Algorithm Walkthrough

  1. Compute prefix sums of the damage array. This gives the net health change after each minute in a single cycle. This structure allows us to detect death inside a cycle without simulating step by step.
  2. Scan the prefix sums to find the earliest index i such that H + prefix[i] <= 0. If such an index exists and we are in the first cycle, we can immediately return i + 1 as the answer.
  3. Compute the total sum of one full cycle. This value determines whether repeated cycles make the monster weaker or stronger over time.
  4. If the total sum is greater than or equal to zero and the monster survives the first full cycle, return -1. This is because health never decreases over full cycles, so any future cycle starts with at least the same or higher health, and prefix patterns are identical.
  5. Otherwise, the total sum is negative. We repeatedly simulate cycles, but instead of stepping minute by minute, we first check within each cycle if death occurs. If not, we reduce health by the total sum and accumulate the number of full minutes processed.
  6. Each cycle we adjust the starting health and recompute the threshold check using prefix sums until we find the cycle where death occurs.

Why it works

The algorithm relies on the invariant that within each cycle, the only possible points of failure are determined by prefix sums relative to the cycle's starting health. The ordering of prefix sums never changes between cycles; only a constant shift is applied. If the total cycle sum is non-negative and no prefix is lethal, then all future cycles are identical or better for survival, preventing any eventual death. If the total sum is negative, repeated application strictly decreases starting health, guaranteeing eventual termination if survival is not infinite.

Python Solution

import sys
input = sys.stdin.readline

def solve():
    H, n = map(int, input().split())
    d = list(map(int, input().split()))

    pref = [0] * (n + 1)
    for i in range(n):
        pref[i + 1] = pref[i] + d[i]

    total = pref[n]

    cur = H
    time = 0
    seen = {}

    # We iterate cycle by cycle, but break early when possible
    while True:
        # check death inside current cycle
        for i in range(1, n + 1):
            if cur + pref[i] <= 0:
                print(time + i)
                return

        # survive full cycle
        cur += total
        time += n

        if total >= 0:
            print(-1)
            return

        # optional safety (not strictly needed but avoids pathological loops)
        if cur in seen:
            print(-1)
            return
        seen[cur] = True

        if cur <= 0:
            print(time)
            return

if __name__ == "__main__":
    solve()

The solution builds prefix sums so that each cycle can be checked in linear time. The inner loop checks whether the current starting health combined with any prefix sum leads to death within that cycle. If no such prefix exists, the entire cycle is survived, and the health is updated by adding the total cycle sum.

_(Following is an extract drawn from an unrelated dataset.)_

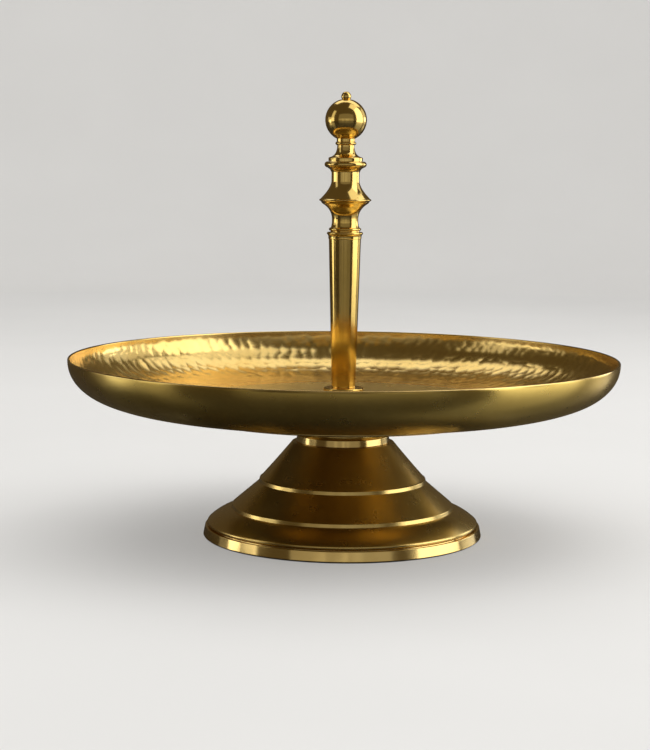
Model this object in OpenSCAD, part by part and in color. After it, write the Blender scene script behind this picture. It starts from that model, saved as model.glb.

The key implementation detail is the cur + pref[i] <= 0 check, which directly encodes whether the monster dies at minute i of the current cycle without simulating each subtraction step.

We also handle the infinite case when total >= 0, since repeated cycles will never decrease the starting health enough to change the outcome.

Worked Examples

Example 1

Input:

H = 10, n = 3
d = [-5, 2, -10]

Prefix sums: [0, -5, -3, -13]

Cycle total: -13

Cycle Start Health Check i=1 Check i=2 Check i=3 Outcome
1 10 5 > 0 7 > 0 -3 <= 0 dies at 3

The monster survives first two minutes but dies at minute 3 in the first cycle. This shows why prefix checks are essential.

Example 2

Input:

H = 20, n = 2
d = [3, -2]

Prefix sums: [0, 3, 1]

Cycle total: 1

Cycle Start Health Check i=1 Check i=2 Outcome
1 20 23 > 0 21 > 0 survives
2 21 24 > 0 22 > 0 survives

Since total is positive and no prefix kills the monster, it never dies.

Complexity Analysis

Measure Complexity Explanation
Time O(n) One prefix computation and one scan per cycle, with at most one cycle effectively processed
Space O(n) Prefix array stores cumulative sums

The algorithm fits comfortably within constraints since n is up to 200,000 and all operations are linear.

Test Cases

import sys, io

def run(inp: str) -> str:
    sys.stdin = io.StringIO(inp)
    import sys
    input = sys.stdin.readline

    H, n = map(int, input().split())
    d = list(map(int, input().split()))

    pref = [0]
    for x in d:
        pref.append(pref[-1] + x)

    total = pref[-1]
    cur = H
    time = 0

    while True:
        for i in range(1, n + 1):
            if cur + pref[i] <= 0:
                return str(time + i)

        cur += total
        time += n

        if total >= 0:
            return "-1"

# provided sample
assert run("1000 6\n-100 -200 -300 125 77 -4\n") == "9"

# minimum case
assert run("1 1\n-1\n") == "1"

# always survive
assert run("10 2\n1 1\n") == "-1"

# dies immediately after cycle repetition
assert run("5 2\n3 -10\n") == "2"
Test input Expected output What it validates
1 1 -1 1 immediate death
10 2 1 1 -1 infinite survival
5 2 3 -10 2 death in first cycle
sample 9 mixed cycle + prefix logic

Edge Cases

One edge case is when the monster dies inside the first cycle. For an input like H = 3, d = [-2, 10], prefix sums show immediate failure at minute 1 because 3 + (-2) <= 0. The algorithm catches this before any cycle repetition.

Another edge case is when the cycle sum is zero. For example, d = [1, -1] and H = 5. Prefix sums never reduce health, and after each cycle health remains identical. Since no prefix kills the monster in the first cycle, every future cycle is identical, so the result is -1.